- Course: CSCI-GA.2565
- Institution: New York University
- Term: Spring 2024
The Llama Langchain RAG project is an application designed specifically for fans of the beloved sitcom Friends for fun. Using the power of Retrieval-Augmented Generation (RAG) combined with a Language Model (LLM), this project employs LLaMA 2, fine-tuned with Lora technique using Replicate to provide detailed, contextually accurate answers to complex queries related to content, plot, and characters. The app is deployed using Streamlit, includes session chat history, and provides an option to select multiple LLaMA2 API endpoints on Replicate.
Try our app: friends-rag.streamlit.app/
Sample queries you can use: evaluation.txt
Note on Model Initialization: The first prediction request from fine-tuned models like "Finetuned LLaMA2" and "Finetuned LLaMA2 with RAG" will take longer (expect 3 to 5 minutes) after a period of inactivity due to a "cold boot," where the model needs to be fetched and loaded. Subsequent requests will respond much quicker. More details on cold boots can be found here.
Note: This is the production version of the application and is optimized for deployment. Running it locally may require modifications to suit the development environment.

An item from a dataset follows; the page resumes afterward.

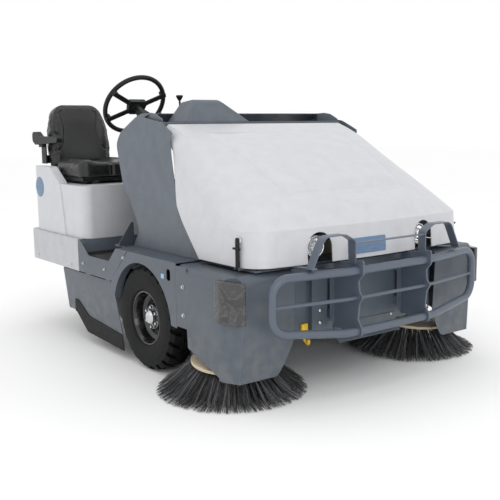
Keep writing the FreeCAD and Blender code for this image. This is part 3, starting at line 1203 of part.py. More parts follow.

- Relative API key(s) (optional; e.g. for embedding model)
- Python 3.11 or higher
- Git Large File Storage (LFS) for handling large datasets and model files
-
Install dependencies.
- [Optional but recommended]
- Create a virtual python environment with
python -m venv .venv
- Activate it with
source .venv/bin/activate
- Create a virtual python environment with
- Install dependencies with
pip install -r requirements.txt
- [Optional but recommended]
-
Create the Chroma DB:
python populate_database.py
-
Setup before being able to do inference:
-
Case 1: If you choose to run the base Llama 2 model locally, you'll need to have Ollama installed and run
ollama serve
in a seperate terminal. -
Case 2: If you choose to do inference with replicate with our models locally, you'll need to have
REPLICATE_API_TOKEN
setup as an environment variable. -
Case 3: You can simply test run our deployed project on streamlit: friends-rag.streamlit.app.
-
-
Test run to query the Chroma DB, the below command will return an output based on RAG and the selected model:
python query_data.py "Which role does Adam Goldberg plays?"
- Start the App locally:
streamlit run app.py
In case the file size exceeds Github's recommended maximum file size of 50.00 MB, you may need to use Git Large File Storage.
- Finetuning usually involves using a domain related dataset. In this project, we decided to curate our own (Question-Answer) pairs dataset for finetuning and RAG.
- Selected domain-related files (txt and jsonl) are stored in the
data
folder, such as trivia.txt and s1_s2.jsonl. Using Langchain, a vector database was created inchroma
folder based on the data for RAG. More content could be added as needed. - The front-end and deployment is implemented with Streamlit.
- Option to select between differnet Llama2 chat API endpoints (base LLaMA2, finetuned LLaMA2, base with RAG, finetuned with RAG).
- Each model (base LLaMA2, finetuned LLaMA2, base with RAG, finetuned with RAG) runs on Replicate.
The frontend was refactored from a16z's implementation of their LLaMA2 chatbot.